Problem to solve: Starting at the line that contains "wall(bodyPanel(-1), CLOTH /" and stopping at the line that contains "obj.parent = None", repeat every line exactly, the two end lines included, and nothing else.

--- START OF Working data ---

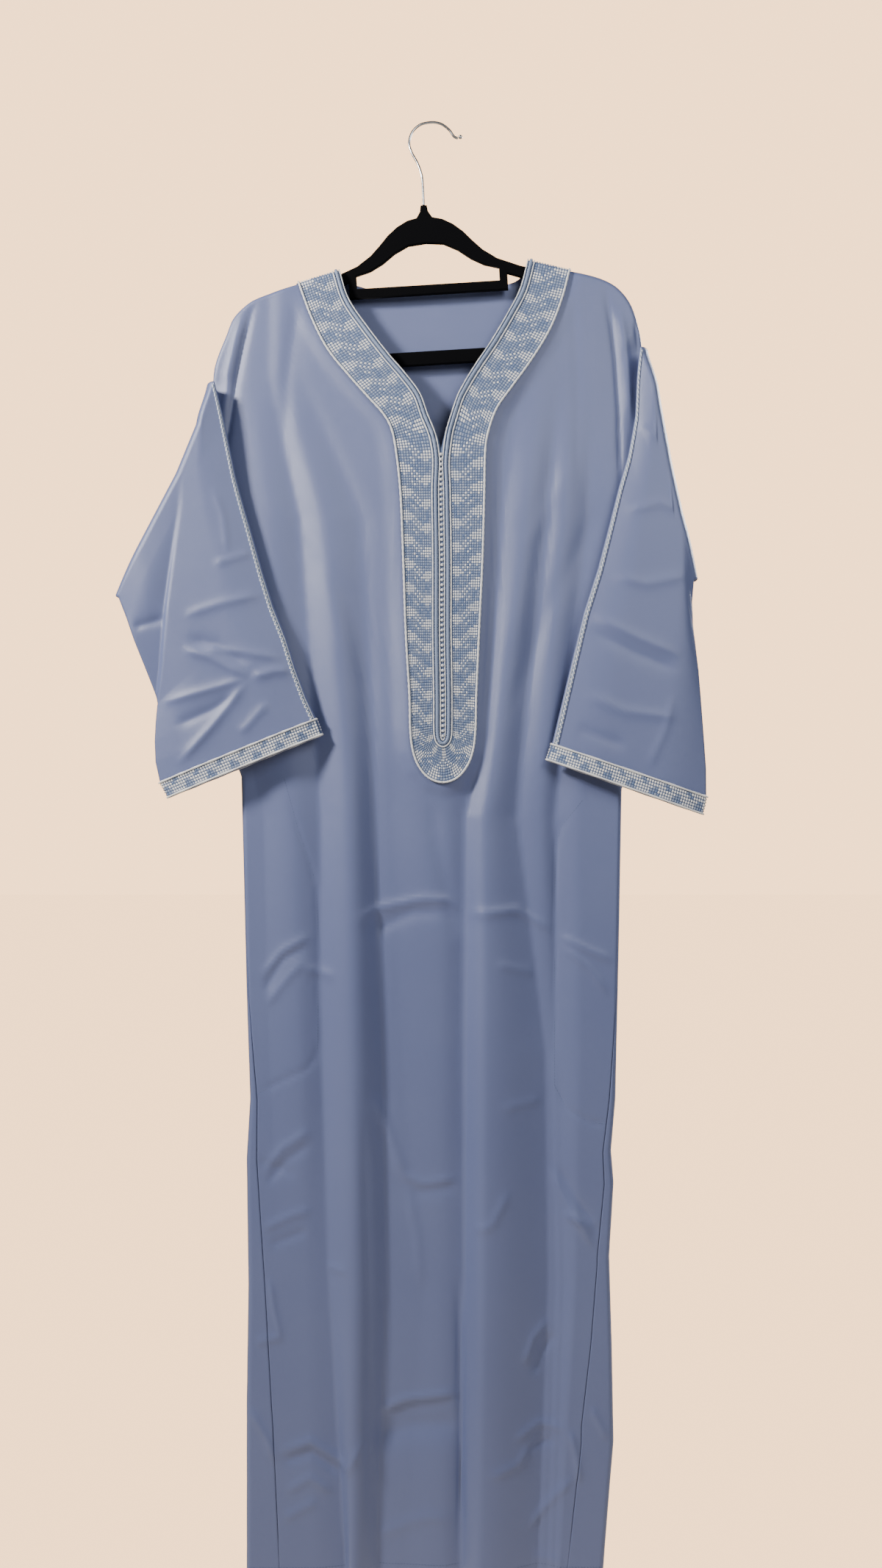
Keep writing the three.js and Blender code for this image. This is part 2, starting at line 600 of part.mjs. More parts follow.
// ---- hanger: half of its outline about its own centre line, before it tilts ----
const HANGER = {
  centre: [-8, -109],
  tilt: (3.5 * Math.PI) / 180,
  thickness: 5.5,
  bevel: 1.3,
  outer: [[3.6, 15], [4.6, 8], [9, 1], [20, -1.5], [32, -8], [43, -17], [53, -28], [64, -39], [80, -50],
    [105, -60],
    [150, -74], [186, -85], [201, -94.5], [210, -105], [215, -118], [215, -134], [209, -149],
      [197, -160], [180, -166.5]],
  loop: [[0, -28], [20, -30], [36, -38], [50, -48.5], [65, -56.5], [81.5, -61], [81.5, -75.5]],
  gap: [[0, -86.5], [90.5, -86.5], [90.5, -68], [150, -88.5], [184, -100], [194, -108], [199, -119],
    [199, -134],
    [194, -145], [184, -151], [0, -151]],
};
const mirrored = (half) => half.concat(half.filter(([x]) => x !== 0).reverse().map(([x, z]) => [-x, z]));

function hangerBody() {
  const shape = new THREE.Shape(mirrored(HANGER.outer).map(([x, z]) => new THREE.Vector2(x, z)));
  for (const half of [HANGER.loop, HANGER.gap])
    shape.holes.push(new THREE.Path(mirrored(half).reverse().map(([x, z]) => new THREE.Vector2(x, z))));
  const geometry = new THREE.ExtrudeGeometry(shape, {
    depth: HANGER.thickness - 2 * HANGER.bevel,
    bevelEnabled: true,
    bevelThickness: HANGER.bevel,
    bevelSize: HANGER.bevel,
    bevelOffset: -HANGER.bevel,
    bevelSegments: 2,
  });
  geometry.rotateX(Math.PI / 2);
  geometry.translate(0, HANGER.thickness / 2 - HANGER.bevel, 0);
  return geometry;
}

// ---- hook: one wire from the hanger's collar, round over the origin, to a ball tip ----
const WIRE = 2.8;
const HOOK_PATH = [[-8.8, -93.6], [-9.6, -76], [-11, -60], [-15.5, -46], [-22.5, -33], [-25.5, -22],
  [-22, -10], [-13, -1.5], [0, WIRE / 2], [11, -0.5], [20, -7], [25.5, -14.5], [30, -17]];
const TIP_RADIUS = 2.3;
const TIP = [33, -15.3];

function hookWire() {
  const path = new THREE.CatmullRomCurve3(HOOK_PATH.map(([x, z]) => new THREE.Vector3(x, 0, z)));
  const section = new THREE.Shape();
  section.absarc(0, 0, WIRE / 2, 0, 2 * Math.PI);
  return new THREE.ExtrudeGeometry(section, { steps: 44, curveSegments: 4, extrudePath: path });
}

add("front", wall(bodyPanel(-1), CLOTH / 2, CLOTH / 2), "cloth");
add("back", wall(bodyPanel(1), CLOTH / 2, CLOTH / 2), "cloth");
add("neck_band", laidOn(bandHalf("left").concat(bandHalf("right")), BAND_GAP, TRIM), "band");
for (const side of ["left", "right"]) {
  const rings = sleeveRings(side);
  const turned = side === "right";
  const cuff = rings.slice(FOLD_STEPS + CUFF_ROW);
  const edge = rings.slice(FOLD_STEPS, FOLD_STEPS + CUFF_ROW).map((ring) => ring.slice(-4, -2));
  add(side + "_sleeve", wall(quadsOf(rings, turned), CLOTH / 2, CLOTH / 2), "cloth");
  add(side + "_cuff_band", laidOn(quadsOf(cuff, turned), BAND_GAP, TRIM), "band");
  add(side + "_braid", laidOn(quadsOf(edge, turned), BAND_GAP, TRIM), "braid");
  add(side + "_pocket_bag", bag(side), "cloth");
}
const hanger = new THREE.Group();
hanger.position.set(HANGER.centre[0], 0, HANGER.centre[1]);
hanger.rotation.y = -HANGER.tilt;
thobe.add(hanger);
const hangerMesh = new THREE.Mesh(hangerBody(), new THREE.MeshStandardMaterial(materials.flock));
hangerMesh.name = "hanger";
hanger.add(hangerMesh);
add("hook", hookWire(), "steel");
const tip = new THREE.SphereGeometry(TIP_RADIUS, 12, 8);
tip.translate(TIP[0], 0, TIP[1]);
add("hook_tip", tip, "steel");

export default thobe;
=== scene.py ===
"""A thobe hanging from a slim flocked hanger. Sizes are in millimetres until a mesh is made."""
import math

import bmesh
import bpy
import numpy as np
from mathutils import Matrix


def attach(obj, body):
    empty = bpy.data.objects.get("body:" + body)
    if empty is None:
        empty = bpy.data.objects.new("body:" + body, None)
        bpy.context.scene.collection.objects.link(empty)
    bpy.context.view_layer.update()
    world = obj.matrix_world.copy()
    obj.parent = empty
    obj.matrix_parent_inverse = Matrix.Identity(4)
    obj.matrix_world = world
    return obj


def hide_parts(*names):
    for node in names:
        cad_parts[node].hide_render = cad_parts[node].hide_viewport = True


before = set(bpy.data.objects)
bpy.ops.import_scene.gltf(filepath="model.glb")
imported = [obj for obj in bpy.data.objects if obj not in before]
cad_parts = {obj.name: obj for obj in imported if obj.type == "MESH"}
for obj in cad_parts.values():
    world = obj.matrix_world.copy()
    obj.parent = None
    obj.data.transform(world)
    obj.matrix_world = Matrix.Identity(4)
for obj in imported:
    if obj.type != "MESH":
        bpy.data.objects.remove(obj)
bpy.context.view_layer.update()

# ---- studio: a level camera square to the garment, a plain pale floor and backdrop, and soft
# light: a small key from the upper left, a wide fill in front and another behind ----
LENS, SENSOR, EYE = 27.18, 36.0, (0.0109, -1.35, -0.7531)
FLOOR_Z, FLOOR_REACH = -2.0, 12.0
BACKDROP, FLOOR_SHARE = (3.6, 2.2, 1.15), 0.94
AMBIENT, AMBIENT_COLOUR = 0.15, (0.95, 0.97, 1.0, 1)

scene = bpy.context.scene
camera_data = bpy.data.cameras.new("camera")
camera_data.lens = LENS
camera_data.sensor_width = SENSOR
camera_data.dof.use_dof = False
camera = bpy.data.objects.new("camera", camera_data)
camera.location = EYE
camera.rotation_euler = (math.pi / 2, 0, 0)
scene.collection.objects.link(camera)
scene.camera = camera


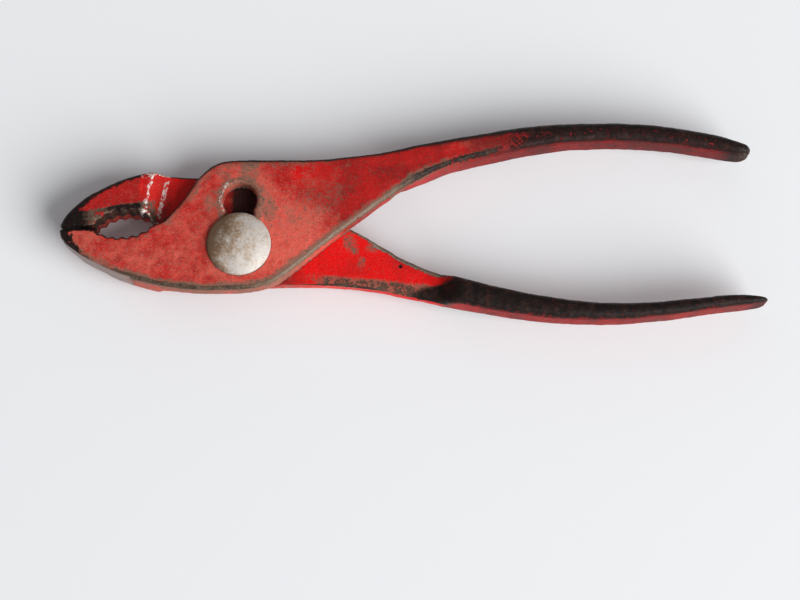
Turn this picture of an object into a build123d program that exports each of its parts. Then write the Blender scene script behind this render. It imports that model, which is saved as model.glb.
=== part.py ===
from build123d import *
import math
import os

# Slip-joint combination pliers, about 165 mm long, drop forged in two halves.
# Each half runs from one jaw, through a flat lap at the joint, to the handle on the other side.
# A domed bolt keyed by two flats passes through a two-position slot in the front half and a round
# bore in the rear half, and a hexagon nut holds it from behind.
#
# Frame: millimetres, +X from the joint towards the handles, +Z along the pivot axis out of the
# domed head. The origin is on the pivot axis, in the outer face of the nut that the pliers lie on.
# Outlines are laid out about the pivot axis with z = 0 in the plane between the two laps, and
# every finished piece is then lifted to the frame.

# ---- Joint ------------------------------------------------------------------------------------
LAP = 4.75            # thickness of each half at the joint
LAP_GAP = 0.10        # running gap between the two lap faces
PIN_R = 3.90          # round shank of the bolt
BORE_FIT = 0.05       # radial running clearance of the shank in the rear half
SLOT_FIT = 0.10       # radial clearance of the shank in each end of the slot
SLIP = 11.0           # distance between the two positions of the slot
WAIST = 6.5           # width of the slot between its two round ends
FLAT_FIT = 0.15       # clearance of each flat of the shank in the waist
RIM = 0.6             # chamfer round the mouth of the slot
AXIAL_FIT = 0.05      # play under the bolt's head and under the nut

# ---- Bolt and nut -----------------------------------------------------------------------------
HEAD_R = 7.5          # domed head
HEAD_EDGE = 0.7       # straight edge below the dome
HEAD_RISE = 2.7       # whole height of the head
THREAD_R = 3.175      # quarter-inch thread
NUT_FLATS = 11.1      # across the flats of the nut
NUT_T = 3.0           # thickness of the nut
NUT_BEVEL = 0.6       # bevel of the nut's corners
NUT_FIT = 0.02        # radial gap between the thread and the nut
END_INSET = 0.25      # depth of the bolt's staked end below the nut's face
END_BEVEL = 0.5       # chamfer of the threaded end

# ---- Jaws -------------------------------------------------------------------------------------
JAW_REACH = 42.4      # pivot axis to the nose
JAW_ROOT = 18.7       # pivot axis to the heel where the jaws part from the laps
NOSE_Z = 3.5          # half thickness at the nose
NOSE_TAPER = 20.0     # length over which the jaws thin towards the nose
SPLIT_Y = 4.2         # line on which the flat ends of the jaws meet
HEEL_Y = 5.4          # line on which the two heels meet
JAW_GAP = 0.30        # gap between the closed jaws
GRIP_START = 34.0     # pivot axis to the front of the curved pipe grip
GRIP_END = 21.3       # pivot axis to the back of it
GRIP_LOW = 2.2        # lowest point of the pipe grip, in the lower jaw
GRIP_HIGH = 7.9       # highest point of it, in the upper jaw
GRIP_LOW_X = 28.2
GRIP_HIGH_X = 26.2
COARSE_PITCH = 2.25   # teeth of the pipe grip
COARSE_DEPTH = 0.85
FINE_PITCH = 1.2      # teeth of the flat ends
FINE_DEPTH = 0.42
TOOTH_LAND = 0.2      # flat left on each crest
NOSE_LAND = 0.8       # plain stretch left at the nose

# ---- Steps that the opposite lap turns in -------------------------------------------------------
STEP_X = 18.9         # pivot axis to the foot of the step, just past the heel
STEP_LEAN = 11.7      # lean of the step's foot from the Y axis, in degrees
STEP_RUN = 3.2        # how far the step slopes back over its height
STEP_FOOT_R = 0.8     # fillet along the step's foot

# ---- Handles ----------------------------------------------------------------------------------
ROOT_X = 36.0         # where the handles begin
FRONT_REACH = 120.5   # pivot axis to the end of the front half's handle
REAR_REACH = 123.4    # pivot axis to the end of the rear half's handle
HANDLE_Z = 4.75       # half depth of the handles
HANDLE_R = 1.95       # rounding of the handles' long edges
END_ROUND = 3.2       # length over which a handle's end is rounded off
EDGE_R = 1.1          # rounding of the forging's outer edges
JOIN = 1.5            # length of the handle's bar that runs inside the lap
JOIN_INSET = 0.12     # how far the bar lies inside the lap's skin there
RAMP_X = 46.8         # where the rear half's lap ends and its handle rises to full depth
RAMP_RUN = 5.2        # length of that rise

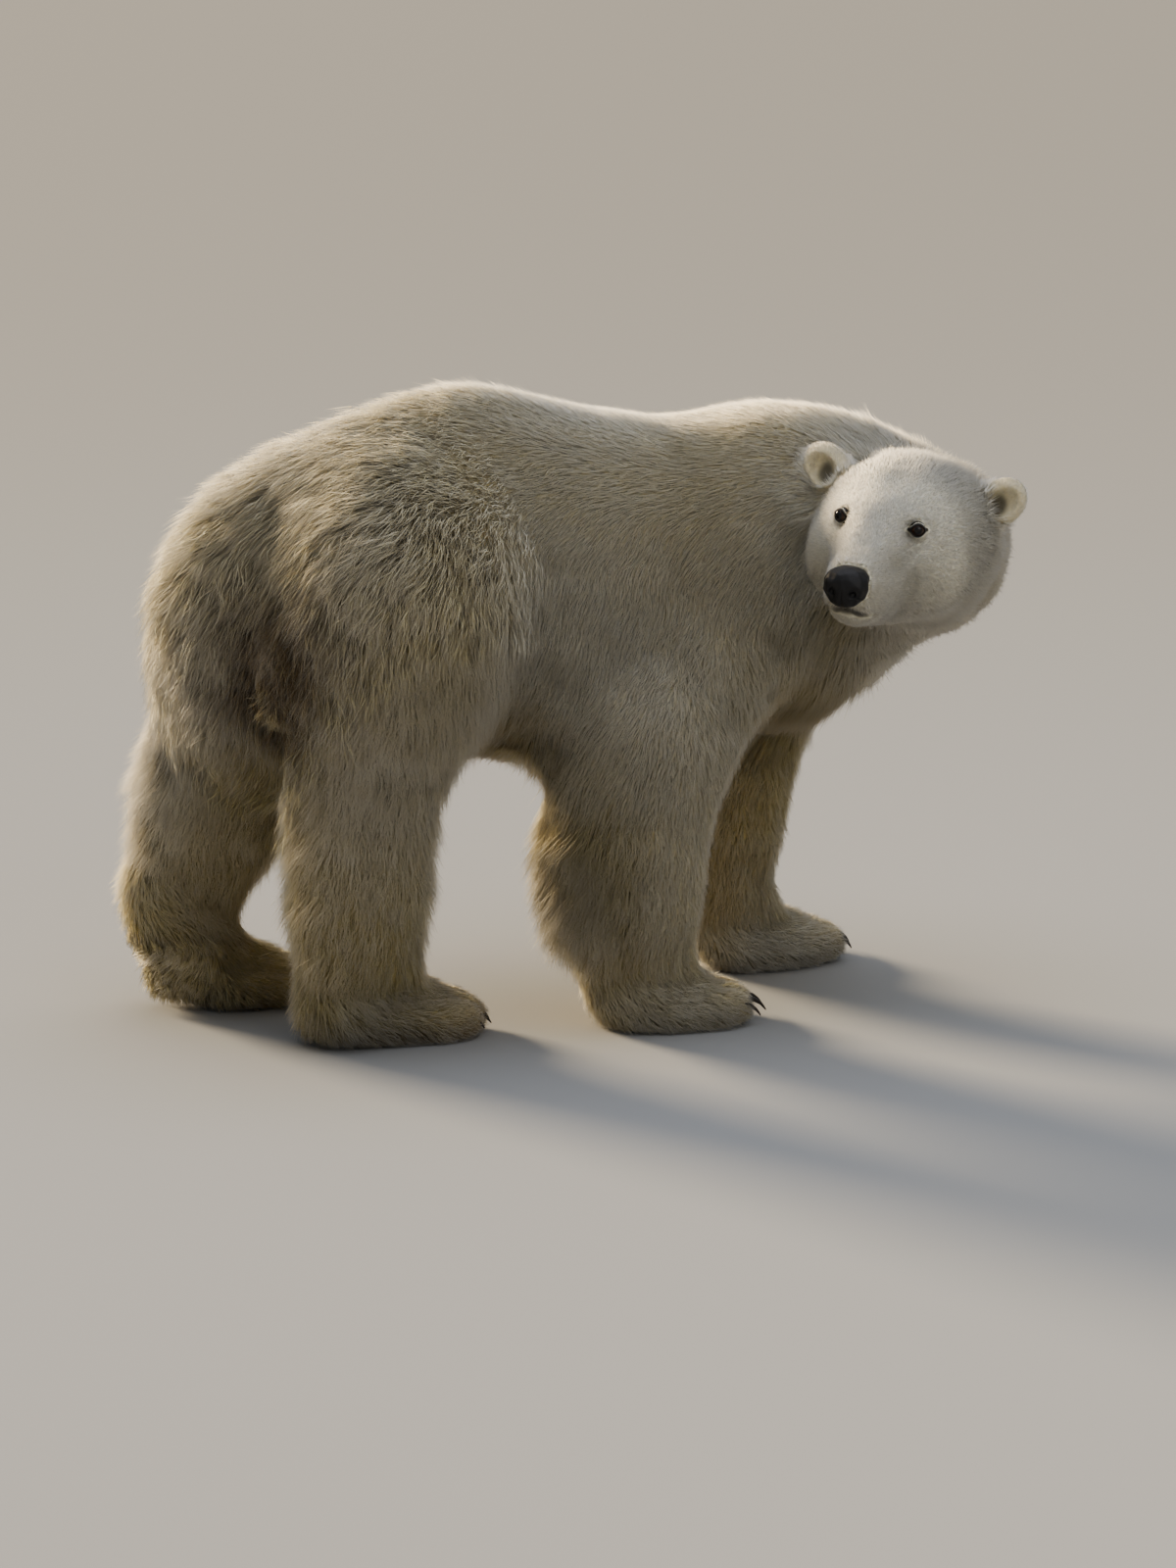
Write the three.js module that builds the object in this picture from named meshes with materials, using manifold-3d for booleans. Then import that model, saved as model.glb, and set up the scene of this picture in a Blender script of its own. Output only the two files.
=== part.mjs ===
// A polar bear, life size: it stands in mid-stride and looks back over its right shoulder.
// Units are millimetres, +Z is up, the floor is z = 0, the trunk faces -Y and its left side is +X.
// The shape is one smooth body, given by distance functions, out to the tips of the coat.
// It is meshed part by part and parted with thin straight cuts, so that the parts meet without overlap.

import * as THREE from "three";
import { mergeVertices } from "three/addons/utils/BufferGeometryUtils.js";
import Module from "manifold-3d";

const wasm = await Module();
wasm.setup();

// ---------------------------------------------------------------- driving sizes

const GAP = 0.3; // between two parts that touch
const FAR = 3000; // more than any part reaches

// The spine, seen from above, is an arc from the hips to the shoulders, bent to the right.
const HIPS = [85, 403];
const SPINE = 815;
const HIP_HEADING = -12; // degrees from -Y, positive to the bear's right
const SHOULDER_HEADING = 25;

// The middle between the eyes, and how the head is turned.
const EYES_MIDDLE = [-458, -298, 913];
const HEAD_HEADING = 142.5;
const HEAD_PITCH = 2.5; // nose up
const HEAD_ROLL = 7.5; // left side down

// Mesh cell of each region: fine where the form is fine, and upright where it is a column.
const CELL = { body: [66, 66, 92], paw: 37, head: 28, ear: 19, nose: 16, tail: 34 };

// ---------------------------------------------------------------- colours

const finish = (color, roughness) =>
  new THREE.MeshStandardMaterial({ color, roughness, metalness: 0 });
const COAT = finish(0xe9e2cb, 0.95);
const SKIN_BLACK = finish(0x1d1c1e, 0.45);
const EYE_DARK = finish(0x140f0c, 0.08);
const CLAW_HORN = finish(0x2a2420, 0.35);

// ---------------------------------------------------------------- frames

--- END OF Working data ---

Complete response:
add("front", wall(bodyPanel(-1), CLOTH / 2, CLOTH / 2), "cloth");
add("back", wall(bodyPanel(1), CLOTH / 2, CLOTH / 2), "cloth");
add("neck_band", laidOn(bandHalf("left").concat(bandHalf("right")), BAND_GAP, TRIM), "band");
for (const side of ["left", "right"]) {
  const rings = sleeveRings(side);
  const turned = side === "right";
  const cuff = rings.slice(FOLD_STEPS + CUFF_ROW);
  const edge = rings.slice(FOLD_STEPS, FOLD_STEPS + CUFF_ROW).map((ring) => ring.slice(-4, -2));
  add(side + "_sleeve", wall(quadsOf(rings, turned), CLOTH / 2, CLOTH / 2), "cloth");
  add(side + "_cuff_band", laidOn(quadsOf(cuff, turned), BAND_GAP, TRIM), "band");
  add(side + "_braid", laidOn(quadsOf(edge, turned), BAND_GAP, TRIM), "braid");
  add(side + "_pocket_bag", bag(side), "cloth");
}
const hanger = new THREE.Group();
hanger.position.set(HANGER.centre[0], 0, HANGER.centre[1]);
hanger.rotation.y = -HANGER.tilt;
thobe.add(hanger);
const hangerMesh = new THREE.Mesh(hangerBody(), new THREE.MeshStandardMaterial(materials.flock));
hangerMesh.name = "hanger";
hanger.add(hangerMesh);
add("hook", hookWire(), "steel");
const tip = new THREE.SphereGeometry(TIP_RADIUS, 12, 8);
tip.translate(TIP[0], 0, TIP[1]);
add("hook_tip", tip, "steel");

export default thobe;
=== scene.py ===
"""A thobe hanging from a slim flocked hanger. Sizes are in millimetres until a mesh is made."""
import math

import bmesh
import bpy
import numpy as np
from mathutils import Matrix


def attach(obj, body):
    empty = bpy.data.objects.get("body:" + body)
    if empty is None:
        empty = bpy.data.objects.new("body:" + body, None)
        bpy.context.scene.collection.objects.link(empty)
    bpy.context.view_layer.update()
    world = obj.matrix_world.copy()
    obj.parent = empty
    obj.matrix_parent_inverse = Matrix.Identity(4)
    obj.matrix_world = world
    return obj


def hide_parts(*names):
    for node in names:
        cad_parts[node].hide_render = cad_parts[node].hide_viewport = True


before = set(bpy.data.objects)
bpy.ops.import_scene.gltf(filepath="model.glb")
imported = [obj for obj in bpy.data.objects if obj not in before]
cad_parts = {obj.name: obj for obj in imported if obj.type == "MESH"}
for obj in cad_parts.values():
    world = obj.matrix_world.copy()
    obj.parent = None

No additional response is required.